- THE EXERCISE:
Search the data below for the string "empty". Extract every line that contains it.

- GIVEN MATERIAL:
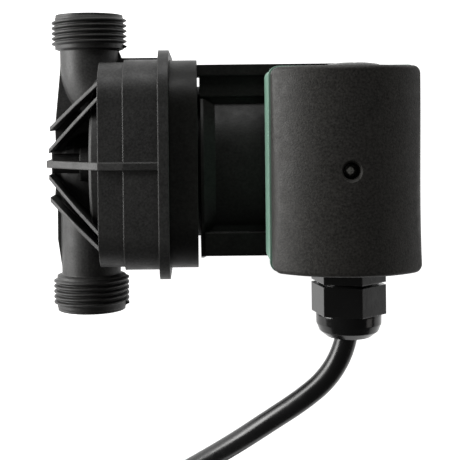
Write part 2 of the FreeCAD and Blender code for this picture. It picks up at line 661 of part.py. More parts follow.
def terminal_box():
    outer = box_slab("base_outer", "box_floor", "box_joint - box_floor", "0", "3")
    lip = box_slab("base_lip", "box_joint - 2", "2", "-0.7", "3.7")
    inner = box_slab("base_inner", "box_floor + box_wall", "40", "box_wall", "1")
    post = rod("cover_post", "Z", (along(BOX_MIDDLE), BOX_CENTRE, above("box_floor + 1")), "8", "24")
    post_hole = rod("cover_post_hole", "Z", (along(BOX_MIDDLE), BOX_CENTRE, above("box_floor + 8")), "3.4", "30")
    gland_hole = rod("gland_hole", "Y", (along("gland_along"), "box_low - 2", above("gland_height")), "20", "6")
    knob_hole = rod("knob_hole", "Y", (along("knob_along"), "box_high - 5", above("knob_height")),
                    "spindle_dia + 2 * shaft_play", "8")
    wire_hole = rod("wire_hole", "Z", (along("84"), "0", above("box_floor - 1")), "9", "6")
    fixings = []
    fixing_holes = []
    for across in FIXING_PLACES:
        place = (along("fixing_along"), str(across), above("box_floor - 5"))
        fixing_holes.append(rod("fixing_hole", "Z", place, "3.5", "12"))
        shank = rod("fixing_shank", "Z", place, "3.5", "8")
        head = rod("fixing_head", "Z", (along("fixing_along"), str(across), above("box_floor + box_wall")), "7", "2.4")
        slot = block("fixing_slot", (along("fixing_along - 4"), "%f - 0.5" % across, above("box_floor + box_wall + 1.4")),
                     ("8", "1", "2"))
        fixings.append(cut("fixing", fused("fixing_solid", shank, head), slot))
    shell = cut("base_shell", fused("base_walls", outer, lip), inner)
    node("terminal_box_base", cut("base_cut", fused("base_all", shell, post), post_hole, gland_hole, knob_hole,
                                  wire_hole, *fixing_holes))
    node("box_fixing_screws", group("fixing_group", fixings))
    node("box_gasket", cut("gasket", box_slab("gasket_outer", "box_joint", "0.6", "0.7", "2.3"),
                           box_slab("gasket_inner", "box_joint - 1", "3", "1.9", "1.1")))

    cover_outer = box_slab("cover_outer", "box_joint + 0.6", "cover_crown - box_joint", "0", "3")
    cover_inner = box_slab("cover_inner", "box_joint - 1", "cover_crown - box_joint", "box_wall", "1")
    vault_outer = common("vault_outer", cover_outer, arch("arch_outer", "-2", "0"))
    doc.recompute()
    rounded = doc.addObject("Part::Fillet", "cover_rounded")
    rounded.Base = vault_outer
    rounded.Edges = shoulder_edges(vault_outer.Shape)
    vault_inner = common("vault_inner", cover_inner, arch("arch_inner", "-2", "box_wall"))
    tube = rod("screw_tube", "Z", (along(BOX_MIDDLE), BOX_CENTRE, above("box_floor + 26")), "9.5",
               "cover_crown - box_floor - 28")
    recess = turned("screw_recess", "Z", (along(BOX_MIDDLE), BOX_CENTRE, above("cover_crown")), [
        ("-6.4", "0"), ("1", "0"), ("1", "recess_dia / 2 + 1"), ("0", "recess_dia / 2"), ("-1", "3.1"),
        ("-6.4", "2.9"),
    ])
    screw_hole = rod("cover_screw_hole", "Z", (along(BOX_MIDDLE), BOX_CENTRE, above("box_floor")), "3.4", "60")
    shell = cut("cover_shell", rounded, vault_inner)
    node("terminal_box_cover", cut("cover_cut", fused("cover_fused", shell, tube), recess, screw_hole))
    shank = rod("cover_screw_shank", "Z", (along(BOX_MIDDLE), BOX_CENTRE, above("box_floor + 10")), "3.4",
                "cover_crown - box_floor - 16")
    head = turned("cover_screw_head", "Z", (along(BOX_MIDDLE), BOX_CENTRE, above("cover_crown - 6.4")), [
        ("0", "0"), ("2.6", "0"), ("2.4", "1.2"), ("1.6", "2.2"), ("0.8", "2.5"), ("0", "2.5"),
    ])
    cross = [
        block("cross_one", (along("%s - 1.4" % BOX_MIDDLE), "%s - 0.35" % BOX_CENTRE, above("cover_crown - 5")),
              ("2.8", "0.7", "2")),
        block("cross_two", (along("%s - 0.35" % BOX_MIDDLE), "%s - 1.4" % BOX_CENTRE, above("cover_crown - 5")),
              ("0.7", "2.8", "2")),
    ]
    node("cover_screw", cut("cover_screw_cut", fused("cover_screw_solid", shank, head), *cross))


def shoulder_edges(shape):
    """The cover's outer edges and their radii: soft along the two shoulders and the two arched ends."""
    picked = []
    shoulder = size("axis_height") + size("cover_edge")
    for index, edge in enumerate(shape.Edges, start=1):
        box = edge.BoundBox
        if box.ZMin < shoulder - 4.5:
            continue
        straight_shoulder = box.YLength > 40
        radius = 3.4 if straight_shoulder else 1.5
        picked.append((index, radius, radius))
    return picked


def inside_box():
    length = "20"
    body = block("block_body", (along("83"), "-21", above("box_floor + box_wall")), (length, "13", "12"))
    holes = []
    screws = []
    for index in range(3):
        place = along("%f" % (86.3 + 6.7 * index))
        holes.append(rod("wire_port", "Y", (place, "-22", above("box_floor + box_wall + 4")), "4", "15"))
        holes.append(rod("screw_port", "Z", (place, "-14.5", above("box_floor + box_wall + 6")), "4.4", "8"))
        screw = rod("clamp_screw", "Z", (place, "-14.5", above("box_floor + box_wall + 6.2")), "4.2", "4")
        slot = block("clamp_slot", (place + " - 3", "-15", above("box_floor + box_wall + 9.2")), ("6", "1", "2"))
        screws.append(cut("terminal_screw", screw, slot))
    node("terminal_block", cut("block_cut", body, *holes))
    node("terminal_screws", group("terminal_group", screws))
    node("run_capacitor", turned("capacitor", "X", (along("79.5"), "15", above("56")), [
        ("0", "0"), ("36", "0"), ("36", "7"), ("35", "8.2"), ("1", "8.2"), ("0", "7.2"),
    ]))
    switch = block("switch_body", (along("knob_along - 9"), "box_high - box_wall - 10", above("knob_height - 9")),
                   ("18", "10", "18"))
    switch_hole = rod("switch_hole", "Y", (along("knob_along"), "box_high - box_wall - 11", above("knob_height")),
                      "spindle_dia + 2 * shaft_play", "12")
    node("selector_switch", cut("switch_cut", switch, switch_hole))
    knob = turned("knob_turned", "Y", (along("knob_along"), "box_high", above("knob_height")), [
        ("-9", "0"), ("2.4", "0"), ("2.2", "knob_dia / 2 - 5"), ("1.7", "knob_dia / 2 - 1.4"), ("1.2", "knob_dia / 2 - 0.3"),
        ("0.3", "knob_dia / 2"), ("0.3", "spindle_dia / 2"), ("-9", "spindle_dia / 2"),
    ])
    knob_slot = block("knob_slot", (along("knob_along - 0.9"), "box_high + 1.2", above("knob_height - 7")),
                      ("1.8", "2", "14"))
    node("selector_knob", cut("knob_cut", knob, knob_slot))


# ---------------------------------------------------------------- cable gland

GLAND_TURN = 12.0


def gland():
    start = (along("gland_along"), "box_low", above("gland_height"))

    def toward_mouth(distance):
        return (start[0], "box_low - %s" % distance, start[2])

    body_hex = hexagon("gland_hex", "Y", toward_mouth("6.4"), "gland_flats", "6.4", GLAND_TURN)
    shank = rod("gland_shank", "Y", toward_mouth("17"), "19.9", "26")
    bore = rod("gland_bore", "Y", toward_mouth("18"), "lead_dia + 1", "40")
    seal_seat = rod("seal_seat", "Y", toward_mouth("18"), "15", "10")
    node("gland_body", cut("gland_body_cut", fused("gland_solid", body_hex, shank), bore, seal_seat))
    node("gland_locknut", cut("locknut_cut",
                              hexagon("locknut_hex", "Y", (start[0], "box_low + box_wall", start[2]), "24", "4"),
                              rod("locknut_bore", "Y", (start[0], "box_low", start[2]), "19.9", "10")))
    node("gland_seal", turned("seal_turned", "Y", start, [
        ("-8", "lead_dia / 2"), ("-8", "7.5"), ("-17.6", "7.5"), ("-22", "6.6"), ("-22", "lead_dia / 2"),
    ]))
    nut_hex = hexagon("nut_hex", "Y", toward_mouth("18.6"), "gland_flats", "11.2", GLAND_TURN)
    nut_skirt = turned("nut_skirt", "Y", start, [
        ("-7", "10.4"), ("-7", "11.8"), ("-18.6", "12.4"), ("-19.2", "12.6"), ("-22.5", "12.5"), ("-25.4", "11.3"),
        ("0 - gland_reach", "8.6"), ("0 - gland_reach", "lead_dia / 2 + 0.6"), ("-23", "lead_dia / 2 + 0.6"),
        ("-22.2", "7"), ("-17.4", "9.95"), ("-7.4", "9.95"),
    ])
    thread_way = rod("nut_bore", "Y", toward_mouth("18.8"), "19.9", "14")
    node("gland_nut", fused("gland_nut_fused", cut("nut_hex_cut", nut_hex, thread_way), nut_skirt))


# ---------------------------------------------------------------- mains lead

def bent_path(points):
    """Straight runs joined by tangent arcs, each as large as its two runs allow. Prints the radii."""
    edges = []
    radii = []
    start = points[0]
    for before, corner, after in zip(points, points[1:], points[2:]):
        into = (corner - before)
        out = (after - corner)
        shorter = min(into.Length, out.Length)
        turn = into.getAngle(out)
        reach = 0.45 * shorter
        radii.append(reach / math.tan(turn / 2))
        into.normalize()
        out.normalize()
        first = corner - into * reach
        last = corner + out * reach
        bisector = (out - into).normalize()
        middle = corner + bisector * (radii[-1] / math.cos(turn / 2) - radii[-1])
        edges.append(Part.LineSegment(start, first).toShape())
        edges.append(Part.Arc(first, middle, last).toShape())
        start = last
    edges.append(Part.LineSegment(start, points[-1]).toShape())
    print("lead radii", " ".join("%.0f" % radius for radius in radii))
    return Part.Wire(edges)


def coil_point(angle, radius, height):
    centre = point(size("coil_along"), size("coil_across"), 0)
    turn = math.radians(angle)
    return Vector(centre.x + radius * math.cos(turn), centre.y + radius * math.sin(turn), height)


def lead():
    dia = size("lead_dia")
    radius = dia / 2
    path = bent_path([point(*place) for place in LEAD_ROUTE])
    tube = pipe_along(path, radius)
    expected = math.pi * radius * radius * path.Length
    print("lead tube length %.1f, volume against section times length %.4f" % (path.Length, tube.Volume / expected))
    node("mains_lead", made("lead_tube", tube))

    middle_radius = 5.5 * dia
    lift = size("coil_lift")
    centre = point(size("coil_along"), size("coil_across"), 0)
    ring = turned("coil_ring", "Z", ("%.4f" % centre.x, "coil_across", "coil_lift"), [
        ("0", "4.5 * lead_dia"), ("0", "6.5 * lead_dia"), ("2 * lead_dia", "6.5 * lead_dia"),
        ("2 * lead_dia", "4.5 * lead_dia"),
    ])
    node("lead_coil", ring)
    tie_angle = 240.0
    side = 2 * dia
    wrap = 0.7
    outer = Part.makeBox(side + 2 * wrap, 6, side + 2 * wrap,
                         Vector(middle_radius - side / 2 - wrap, -3, lift - wrap))
    inner = Part.makeBox(side, 8, side, Vector(middle_radius - side / 2, -4, lift))
    band = outer.cut(inner)
    band.Placement = Placement(Vector(centre.x, centre.y, 0), Rotation(Vector(0, 0, 1), tie_angle))
    node("coil_tie", made("tie_band", band))

    turn = math.radians(TAIL_ANGLE)
    heading = Vector(-math.sin(turn), math.cos(turn), 0)
    tail_start = coil_point(TAIL_ANGLE, middle_radius + dia / 2, lift + radius)
    tail_end = tail_start + heading * TAIL_LENGTH
    node("lead_tail", made("tail_tube", Part.makeCylinder(radius, TAIL_LENGTH, tail_start, heading)))
    side_way = Vector(-heading.y, heading.x, 0)
    cores = []
    ferrules = []
    core_dia = 2.4
    for index in range(3):
        swing = math.radians((index - 1) * 9)
        core_heading = heading * math.cos(swing) + side_way * math.sin(swing)
        core_start = tail_end + side_way * ((index - 1) * (core_dia + 0.3))
        core_start.z = lift + core_dia / 2 + 0.2
        core = Part.makeCylinder(core_dia / 2, CORE_LENGTH, core_start, core_heading)
        cores.append(core)
        tip = core_start + core_heading * CORE_LENGTH
        collar = Part.makeCone(1.5, 1.0, 2.5, tip, core_heading)
        pin = Part.makeCylinder(0.8, FERRULE_LENGTH - 2.5, tip + core_heading * 2.5, core_heading)
        ferrules.append(collar.fuse(pin))
    node("lead_cores", made("core_wires", Part.makeCompound(cores)))
    node("core_ferrules", made("ferrule_set", Part.makeCompound(ferrules)))


def export():
    """Check every object, then write each sub-part to parts/."""
    doc.recompute()
    for item in doc.Objects:
        if "Invalid" in item.State or "Error" in item.State:
            raise RuntimeError("%s failed: %s" % (item.Name, item.State))
    os.makedirs("parts", exist_ok=True)
    for name, item in NODES.items():
        shape = item.Shape
        if shape.isNull() or not shape.isValid() or not shape.Solids:
            raise RuntimeError("%s has no valid solid" % name)
        shape.exportStep("parts/%s.step" % name)
    print(len(NODES), "sub-parts written")


pump_housing()
rotor()
motor()
terminal_box()
inside_box()
gland()
lead()
export()
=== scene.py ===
"""The looks of the circulation pump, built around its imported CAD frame. Metres."""
import math

import bpy
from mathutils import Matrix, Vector


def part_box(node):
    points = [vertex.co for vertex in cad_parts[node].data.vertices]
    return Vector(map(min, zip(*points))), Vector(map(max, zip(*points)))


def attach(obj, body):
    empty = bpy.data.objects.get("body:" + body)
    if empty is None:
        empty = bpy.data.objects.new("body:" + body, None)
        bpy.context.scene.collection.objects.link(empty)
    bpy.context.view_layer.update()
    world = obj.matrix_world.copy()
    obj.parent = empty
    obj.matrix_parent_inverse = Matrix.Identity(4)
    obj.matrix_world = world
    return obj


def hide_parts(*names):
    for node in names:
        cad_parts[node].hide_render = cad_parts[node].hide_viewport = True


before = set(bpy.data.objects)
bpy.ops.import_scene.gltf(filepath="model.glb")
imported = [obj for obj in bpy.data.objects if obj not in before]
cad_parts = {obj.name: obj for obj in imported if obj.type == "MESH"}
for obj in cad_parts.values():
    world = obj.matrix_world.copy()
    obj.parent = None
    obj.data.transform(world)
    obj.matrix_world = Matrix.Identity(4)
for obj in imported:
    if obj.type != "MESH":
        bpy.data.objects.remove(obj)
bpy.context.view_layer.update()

MM = 0.001
WEAR_RING_STATION = 10.8 * MM


def corner(node, which):
    """The lowest (0) or highest (1) corner of a node at rest."""
    return Vector(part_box(node)[which])


# The two axes that everything is measured from: the ports' and the shaft's.
SHAFT_LOW, SHAFT_HIGH = corner("rotor_shaft", 0), corner("rotor_shaft", 1)
WEAR_LOW = corner("wear_ring", 0)
PORT_X = WEAR_LOW.x - WEAR_RING_STATION
AXIS_Z = (SHAFT_LOW.z + SHAFT_HIGH.z) / 2


def place(station, across, height):
    """A point from the port axis, the shaft axis and the shaft's height, in millimetres, as part.py gives it."""
    return Vector((PORT_X + station * MM, across * MM, AXIS_Z + height * MM))


# ---------------------------------------------------------------- materials

def new_material(name):
    material = bpy.data.materials.new(name)
    material.use_nodes = True
    nodes = material.node_tree.nodes
    return material, nodes, material.node_tree.links, nodes["Principled BSDF"]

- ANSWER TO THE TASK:
    empty = bpy.data.objects.get("body:" + body)
    if empty is None:
        empty = bpy.data.objects.new("body:" + body, None)
        bpy.context.scene.collection.objects.link(empty)
    obj.parent = empty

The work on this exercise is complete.